Eventually there was a tabernacle and temple where God was present in a special way, but not in that same physical way. Well, let’s skip to John chapter 2. Jesus was at the Temple for Passover, and said in verse 19: “Destroy this temple and in 3 days I will raise it up.” This confused the people, as the Temple could not be rebuilt in 3 days.
But the text clarifies for us what Jesus meant. Verse 21 says that Jesus was speaking of the temple of his body, and how he would die and rise again.
Jesus became the Temple. He became the meeting place or mediator between God and sinners. Jesus met our need to be reconciled to God, and the sacrificial temple system was over. And the Temple was destroyed in AD 70.
After his resurrection, Jesus ascended to heaven, and we wait for his return. And on that future day after Christ returns, when we enter into the eternal state, God will once again dwell with us on earth as he did in the Garden of Eden. Read Revelation 21:1-3 (me)
That question from Solomon – But will God really dwell on earth with humans? Yes, he will!
But we need to get back to Solomon’s prayer.

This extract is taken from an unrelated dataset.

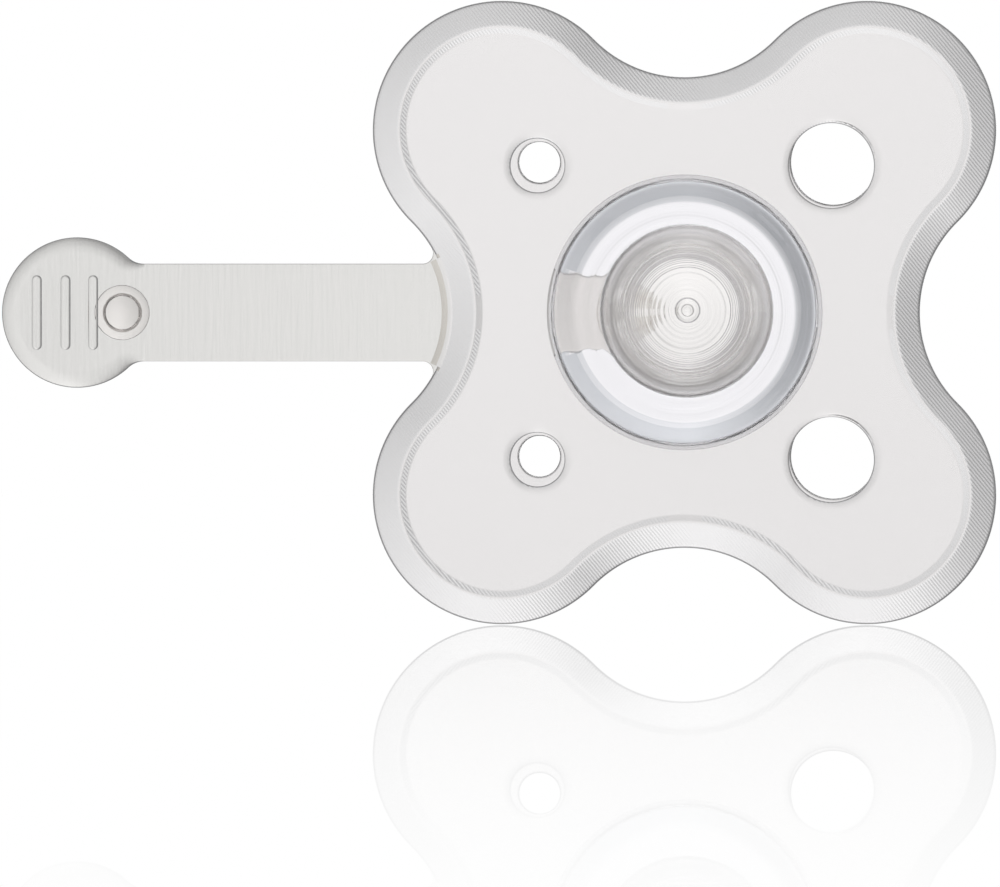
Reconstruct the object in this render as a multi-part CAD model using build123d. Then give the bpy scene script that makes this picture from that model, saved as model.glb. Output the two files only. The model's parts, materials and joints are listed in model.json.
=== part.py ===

Would someone read 2 Chronicles 6: 19-21? (As you listen to it being read, listen for the different expressions Solomon uses to appeal to God.)
What expressions of appeal did you hear?
– Regard or give attention to the prayer of your servant
– Listen to the cry of your servant
– Hear the prayer which your servant prays
**Hear is said 5 times in these verses. And note verse 21 says hear and forgive – Hear and forgive is a theme of the prayer. It will continue to be repeated.

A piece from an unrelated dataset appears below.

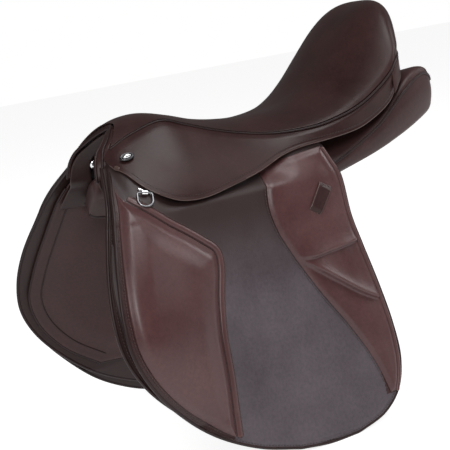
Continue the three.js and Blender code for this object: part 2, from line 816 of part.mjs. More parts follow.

Do you typically approach God in prayer this way? In essence, pleading to be heard? Or do you assume God will hear?
How does Jesus come into this for us?
Because of Jesus, we can come boldly or confidentially to the throne of God.
Do you think that we, as New Testament believers, can perhaps become a bit presumptuous, impertinent, or irreverent in our approach to God?
– Maybe instead of taking it for granted that God hears us, we should express gratitude and humility that he does.
In Verses 22-39 Solomon describes 7 different types of situations where the people would need God’s help. They are introduced by the word when. We will look at an example of two.
Would someone read verses 24-27? (As you listen, there is a pattern. The people respond to God in a certain way due to their sin, and then God is asked to do something in response. This, then that.)
What are the people to do after they sin in these verses?
– Turn from their sin, give praise to God’s name, pray, make supplication.
Supplication is an old-fashioned word. Do we know what it means?
– A humble request. A respectful appeal. A petition but with a sense of awe or adoration.
And God is asked to hear and forgive. Just like back in verse 21.
- This would have been particularly encouraging to the original audience reading Chronicles. Chronicles was written post-exile. It reiterates some of the same history found in Samuel and Kings, but it also leaves some things out and has additional info. The Chronicler is writing the history with a different purpose or perspective. The emphasis that God would hear and forgive would be encouraging to those coming out of exile. They could move forward in their faith.
Solomon brings this prayer to a close with verses 40-42. Someone read those last 3 verses? And verses 41-42 are from Psalm 132.
We live in a different time and situation today, but we also need God to hear and forgive – in our personal lives and world.